*Vows to ensure that 20% of Nigeria’s budget goes into funding education
Accord presidential candidate, Professor Christopher Imumolen, has laid out his blueprint for the total revolution of Nigeria’s seemingly comatose educational system if he gets elected as president come 2023.
The successful entrepreneur laid out his plans during the convocation ceremony of the Joint Professional Training Support International Institute (JPTS), a trailblazing institute of higher learning in Lagos on Saturday.
While fielding questions from journalists who were on hand to grace the occasion, Professor Imumolen, who also doubles as founder and president of the school, was very precise and articulate in listing ways he thought learning, especially in tertiary institutions, could be less cumbersome for students.
According to him, in an era where schools have either been shut for several months because lecturers are on strike over issues of better working conditions or security challenges in the northern part of the country, his model, which keeps working, would readily come in handy.
“That we have been able to graduate students from the Institute at a period a great number of students in our tertiary institutions have been home for several months owing to the ASUU strike is a testimony that education can thrive if the appropriate policies and safeguards are put in place,” he said.
“So, what I’m saying in effect is that our educational system need to be digitalised. We are in the Digital age. We must start moving away from the concept of classroom learning alone to studying from anywhere through the deployment of technology.
“Again, we need to properly fund the sector. Currently, we are spending a meagre 6.4% of what we earn as a country on education. That’s not good enough. It embarrassingly falls short of what the United Nations recommends that a country spends on education.
“When I become president, I’ll ensure that 20 per cent of our annual budget goes into funding education.
“Another thing I’d do as president will be to vigorously push and execute policies that would help liberalise the educational sector to open up the space for more investors, thereby encouraging healthy competition that would ultimately drive down the cost of education in the country.

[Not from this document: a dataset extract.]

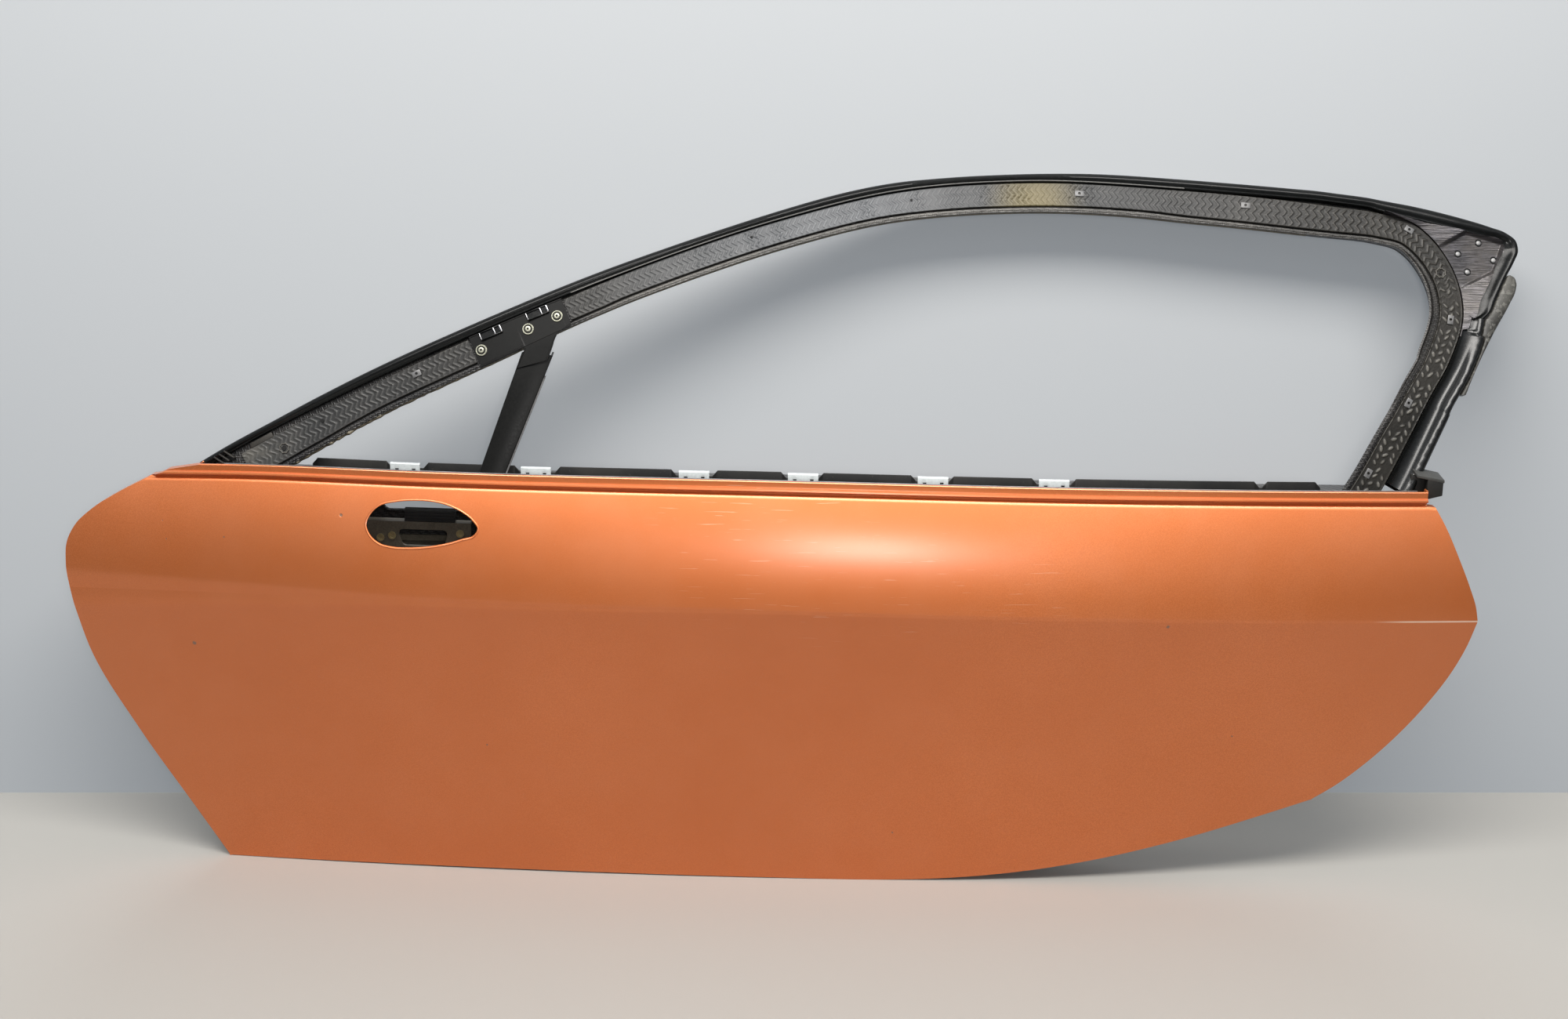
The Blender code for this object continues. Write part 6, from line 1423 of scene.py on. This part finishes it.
def corner_arcs(points, radius, steps=8):
    """A closed outline with its corners turned into arcs."""
    made = []
    for k, corner in enumerate(points):
        corner = Vector(corner)
        back = (Vector(points[k - 1]) - corner).normalized()
        ahead = (Vector(points[(k + 1) % len(points)]) - corner).normalized()
        half = back.angle(ahead) / 2
        reach_back = radius / math.tan(half)
        centre = corner + (back + ahead).normalized() * (radius / math.sin(half))
        start, end = corner + back * reach_back - centre, corner + ahead * reach_back - centre
        for step in range(steps + 1):
            arm = start.slerp(end, step / steps)
            made.append(centre + arm * (radius / arm.length))
    return made


def box_outline(x, z, length, height, corner):
    half, tall = length / 2, height / 2
    return corner_arcs([(x - half, z - tall), (x + half, z - tall), (x + half, z + tall), (x - half, z + tall)], corner)


def round_outline(x, z, radius, steps=48):
    return [Vector((x + radius * math.cos(2 * math.pi * k / steps), z + radius * math.sin(2 * math.pi * k / steps)))
            for k in range(steps)]


front_side = front_lower + front_upper[1:]
front_side = even_line(front_side[:round(len(front_side) * 0.90)], 12)
rear_side = even_line(rear_lower + rear_upper[1:-5], 12)
tray_edge = front_side[::-1] + even_line(bottom_edge, 22)[1:] + rear_side[1:]


def tray_sides(distance):
    """The tray's outline moved in from the skin's edge: its front, bottom and rear sides, finely divided."""
    line = inset_line(tray_edge, distance)
    return smooth_line(line[:13], 72), smooth_line(line[12:35], 200), smooth_line(line[34:], 72)


loops = []
for distance, share in ((0.0060, 0.0), (0.0130, 0.0), (0.0180, 0.01), (0.0200, 0.05), (0.0212, 0.14), (0.0235, 0.36),
                        (0.0262, 0.62), (0.0284, 0.84), (0.0294, 0.93), (0.0306, 0.98), (0.0325, 1.0)):
    front, low, rear = tray_sides(distance)
    points = np.array(front + low[1:] + rear[1:])
    near = skin_y(points[:, 0], points[:, 1]) + skin_sheet + 0.0012
    loops.append(np.stack([points[:, 0], near + (panel_y(points[:, 0]) - near) * share, points[:, 1]], axis=-1))
tray_wall = sheet("tray_wall", np.array(loops))

front, low, rear = tray_sides(0.0325)
left, right = front[::-1], rear
top = [p - Vector((0, 0.008)) for p in belt_edge if left[-1].x * 2 < p.x < right[-1].x - 0.012]
top = even_line([left[-1]] + top + [right[-1]], 200)
inner = patch(low, top, left, right, 200, np.linspace(0, 1, 90))
x, z = inner[..., 0], inner[..., 1]


def from_box(x, z, middle_x, middle_z, length, height, corner):
    """Distance from a rounded box, less than zero inside it."""
    dx, dz = np.abs(x - middle_x) - length / 2 + corner, np.abs(z - middle_z) - height / 2 + corner
    return np.hypot(np.maximum(dx, 0), np.maximum(dz, 0)) + np.minimum(np.maximum(dx, dz), 0) - corner


def swage(away, width, height):
    """A flat-topped rib where away is near zero."""
    return height * np.exp(-(away / width) ** 4)


service, latch = (0.812, 0.22225, 0.560, 0.215, 0.045), (1.23975, 0.32004, 0.160, 0.105, 0.030)
speaker, speaker_radius = (0.290, 0.17336), 0.062
rise = swage(from_box(x, z, *service) - 0.017, 0.0050, 0.0032)
rise = np.maximum(rise, swage(np.hypot(x - speaker[0], z - speaker[1]) - 0.082, 0.0050, 0.0032))
rise = np.maximum(rise, swage(from_box(x, z, *latch) - 0.012, 0.0040, 0.0024))
for start_x, start_z, end_x, end_z in ((0.50, 0.055, 1.00, 0.055), (0.56, 0.085, 0.94, 0.085), (0.40, 0.11, 0.43, 0.33),
                                       (0.46, 0.11, 0.485, 0.33), (0.56, 0.365, 1.08, 0.362), (1.13, 0.14, 1.24, 0.225),
                                       (0.20, 0.065, 0.40, 0.065)):
    way = np.array((end_x - start_x, end_z - start_z))
    run = np.clip(((x - start_x) * way[0] + (z - start_z) * way[1]) / (way @ way), 0, 1)
    rise = np.maximum(rise, swage(np.hypot(x - start_x - run * way[0], z - start_z - run * way[1]), 0.0075, 0.0034))
tray_face = sheet("tray_face", np.stack([x, panel_y(x) + rise, z], axis=-1))
inner_panel = join([tray_wall, tray_face])
weld = inner_panel.modifiers.new("weld", "WELD")
weld.merge_threshold = 0.0003
apply_modifiers(inner_panel)
thicken(inner_panel, panel_thickness)
openings = (box_outline(*service), box_outline(*latch), box_outline(0.39005, 0.39072, 0.130, 0.026, 0.008),
            round_outline(*speaker, speaker_radius), round_outline(0.18125, 0.342265, 0.016))
rims = []
for points in openings:
    cut_out(inner_panel, prism(points, 0.058, 0.16))
    rims.append(rim("rim", points, -1, 0.0010, 0.0022, 0.0026, 10, lambda x, z: panel_y(x) + 0.0014))
inner_panel = join([inner_panel] + rims)
inner_panel.name = "panel_tray"
surface(inner_panel, carbon_fibre, 35)
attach(inner_panel, "root")
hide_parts("inner_panel", "panel_front", "panel_rear", "panel_rim")


def panel_matrix(x, z, lift):
    """Local Z points into the car from the panel's inboard face. The origin is in world coordinates."""
    out = Vector((-panel_follow * (x - plan_middle) / plan_radius, 1.0, 0.0)).normalized()
    side = Vector((0, 0, 1)).cross(out).normalized()
    rows = Matrix((side, out.cross(side), out)).transposed().to_4x4()
    rows.translation = Vector((x, panel_y(x) + panel_thickness, z)) + out * lift - door_origin
    return rows


insert = drum(0.0070, 0.0012, 6, 0.0006)
bevelled(insert, 0.0004, 2)
collar = drum(0.0050, 0.0022, 24, 0.0011)
bevelled(collar, 0.0005, 2)
cut_out(collar, drum(0.0028, 0.01, 16))
insert = join([insert, collar])
insert.name = "panel_insert_1"
surface(insert, zinc_plated, 35)
insert_places = [(0.515 + 0.099 * k, z) for k in range(7) for z in (0.094, 0.3505)]
insert_places += [(speaker[0] + 0.073 * math.cos(a), speaker[1] + 0.073 * math.sin(a)) for a in (0.8, 2.35, 3.93, 5.5)]
for piece, (x, z) in zip(copies(insert, len(insert_places)), insert_places):
    settle(piece, panel_matrix(x, z, 0.0001))
    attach(piece, "root")


# The crash beam and its saddles, the hinge and latch plates, the stay's ball stud, the stops and the glass guides
# are the CAD nodes themselves, with their edges broken and their real finishes.
cast_alloy = finish("cast_alloy", (0.27, 0.26, 0.25), 0.48, metallic=0.75, dust=0.28, grain=700.0, uneven=0.25,
                    bump=0.4)
stop_rubber = finish("stop_rubber", (0.022, 0.022, 0.022), 0.78, dust=0.45, grain=900.0, uneven=0.2, bump=0.3)
dress("crash_beam", galvanised)
dress("hinge_plate", cast_alloy, 0.0012)
dress("latch_plate", bright_steel, 0.0008)
dress("strut_stud", bright_steel)
for k in (1, 2):
    dress("door_stop_%d" % k, stop_rubber, 0.0006)
for end in ("front", "rear"):
    dress("beam_bracket_" + end, cast_alloy, 0.0006)
    dress("glass_guide_" + end, galvanised, 0.0002)

# The mirror's mount: a cast bracket bonded to the panel behind the opening, with brass inserts for the mirror's
# screws, and a grooved moulded rail that carries the cable above it.
bracket_cast = finish("bracket_cast", (0.125, 0.108, 0.078), 0.46, metallic=0.25, dust=0.40, grain=500.0, uneven=0.3,
                        bump=0.4)
brass = finish("brass", (0.55, 0.46, 0.24), 0.34, metallic=0.6, dust=0.25, uneven=0.15, bump=0.1)
dress("mirror_bracket", bracket_cast, 0.0005)
dress("cable_rail", moulded_black, 0.0002)
for k in (1, 2, 3):
    dress("mirror_insert_%d" % k, brass)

“The sector has so far been stifled by unfriendly legislations and endemic corruption that sees that only a pittance of allocated sums of money trickles down to fund education.
“I think it is old fashioned for the president or the Federal Executive Council to sit first before a license is approved for a university to be established in this country. These are the bureaucratic bottlenecks that are gradually killing tertiary education in Nigeria.
“In my time as president, I’ll see to it that the system is opened up for more players to make it easy for more students to get access to university education.
“Also, we shall encourage schools in Nigeria to adopt the mini-campuses, as well as small and cluster educational systems with digital enhancement. For instance, in a state like Zamfara where schools have been shut down now for about three years because of security issues, students can be trained to use tablets as a means to access learning online.
“It is not something that is impossible. It’s just to make budgetary provisions for it. And once the students get used to using these phones, studying would become easy and they won’t have to miss learning when schools are shut down in future.
“My government will work assiduously to ensure that these plans are implemented once we get into power next year,” he added.